Each module in report.json includes which decompiler was used and the final status.

report.json

{
  "python_version": 312,
  "total_modules": 1327,
  "decompilation": {
    "ok": 232,
    "partial": 0,
    "disasm": 1095,
    "failed": 0
  },
  "suspicious_count": 15,
  "modules": [
    {
      "name": "mainscript",
      "status": "ok",
      "decompiler": "pycdc",
      "category": "project",
      "suspicious": false,
      "path": "out/src/project/mainscript.py"
    },
    {
      "name": "requestss",
      "status": "disasm",
      "decompiler": "pycdas",
      "category": "project",
      "suspicious": true,
      "path": "out/src/project/requestss.py"
    }
  ]
}

Status values:

  • ok — clean pycdc decompile, readable Python source
  • disasm — pycdas fallback, bytecode disassembly (pycdc failed or produced no code)
  • partial — pycdc produced warnings, pycdas also unavailable
  • failed — both decompilers failed

suspicious flag: set when a module name in project/ is within Levenshtein distance 2 of a known stdlib or third-party package name — potential typosquatting or name confusion attack.
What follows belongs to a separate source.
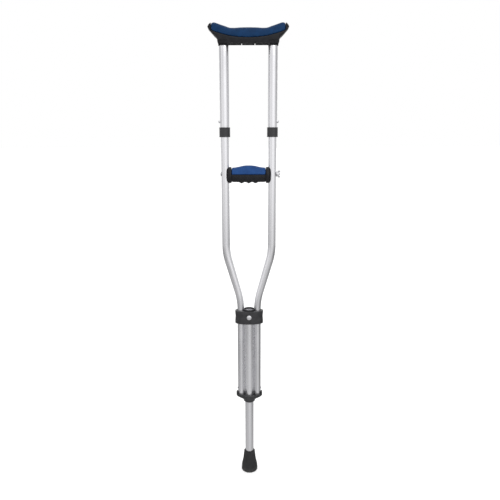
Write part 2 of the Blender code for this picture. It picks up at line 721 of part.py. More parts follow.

⚠ Third-party packages in libs/ can also be backdoored. The classification is a best-effort heuristic, not a guarantee. Always verify libs/ modules that appear in sensitive code paths.

Supported targets

  • Python: 3.0 – 3.13
  • PyInstaller: 3.x – 6.x
  • Binary format: PE (Windows .exe) — ELF/MachO not yet supported
  • Encryption: PyInstaller 4.x --key AES encryption is detected but not decrypted; affected modules will fall back to pycdas disassembly

Limitations

  • ELF (Linux) and Mach-O (macOS) binaries not yet supported
  • PyInstaller 4.x AES-encrypted bundles: modules decrypt only at runtime, unpy cannot recover plaintext
  • pycdc support for Python 3.12+ opcodes is still incomplete — expect heavy pycdas fallback on recent samples
  • The stdlib/third-party classification is a static heuristic list, not exhaustive

Python 3.6 / 3.7 — bytecode disassembly unavailable

Extraction and .pyc output work correctly, but all decompilation steps fail on Python 3.6–3.7 bytecode due to two separate upstream bugs:

  • pycdc / pycdas : does not handle FLAG_REF (0xe3) in the marshal parser — the 0x80 bit is not stripped before type dispatch, causing std::bad_cast on virtually all real-world 3.6 binaries.

  • uncompyle6 / decompyle3 : xdis 6.1.x marshal parser crashes on FLAG_REF code objects.

FLAG_REF is a CPython marshal optimisation that marks objects interned in a reference table during deserialisation. It became pervasive in PyInstaller-packed 3.6 binaries.

unpy will still extract all .pyc files and emit a warning in report.json. Workaround : strings on the binary for quick triage, or python3.6 -m dis if a Python 3.6 interpreter is available.

Non-goals

No dynamic analysis, no VirusTotal submission, no scoring. The tool extracts and decompiles. The analyst reads.